織姫「この星であなたと対話をする相手は未来にいるの」
『EXODUS』26話

 織姫はアルタイルと対話する人は未来にいるという言い方をしているが、つまるところ今、アルタイルと対話する人は存在していないということになる。つまり、アルタイルと対話する相手は美羽ではなかったということになる。事実、『EXODUS』では守られる存在だった美羽は第5次蒼穹作戦でファフナーに乗っている。つまり美羽は守られる側から守る側に変わってしまった。それではアルタイルと対話する人は誰なのだろう? 織姫がいなくなったあとに生まれ、一番竜宮島に帰りたいと思っている人ではないだろうか。その条件に当てはまるのはたった一人。竜宮島に血縁者が眠り、おそらく故郷という言葉で誘い出されて囚われたこそうし。こそうしがフェストゥムに育てられたのだとしたら、美羽以上にフェストゥムの言語と価値観を理解している。

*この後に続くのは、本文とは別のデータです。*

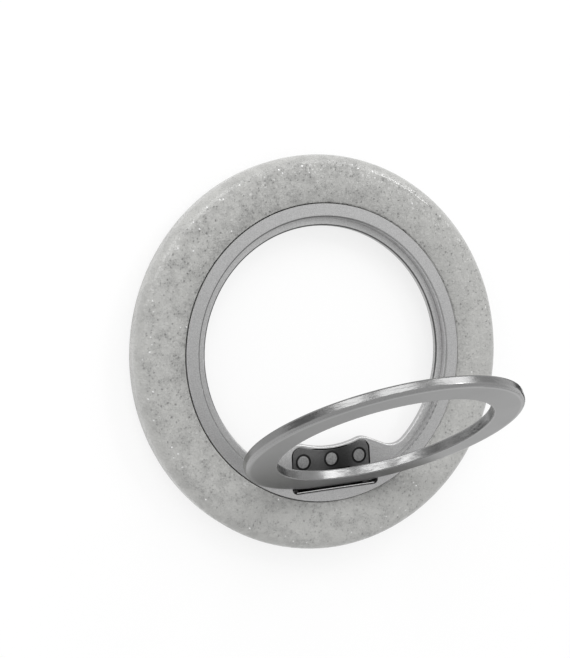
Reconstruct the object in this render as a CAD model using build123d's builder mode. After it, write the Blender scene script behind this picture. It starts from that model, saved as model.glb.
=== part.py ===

『THE BEYOND』のティザーPVの中で美羽が「戻って総士、彼らを選ばないで」と呼び掛けていたが、こそうしは人の心を持ち、人の姿をしているが、その肉体はフェストゥムに属している。そのため、総士と同じく自己を確立するまでは、人とフェストゥムの間を揺れ動く、不安定な存在なのかもしれない。 「蒼穹のファフナー THE BEYOND」ティザーPVの感想 Part2

 人の心とフェストゥムの体を持つこそうしは人間に育てられれば人間の価値観を理解した存在に、フェストゥムに育てられればフェストゥムの価値観を理解した存在になるのだろう。アルタイル到来時、ベイグラントのコアの少年はアルタイルから拒否されたので、フェストゥムはこそうしをフェストゥムの価値観を理解した存在にして、アルタイルと対話する相手を仕立て上げようとしたのかもしれない。

 

※1 『EXODUS』8話、総士は織姫に「フェストゥムの世界を経験したが、完全には理解していない」と言っている。

※2 ドラマCD『THE FOLLOWER』(『EXODUS』BD/DVD4巻の特典)で弓子は「美羽は島の大気になったミールの中で生まれ育ったの。あの子の血の中には島の大気と同じものが流れているわ。だから、島の記憶の一部を見ることができる」と言っている。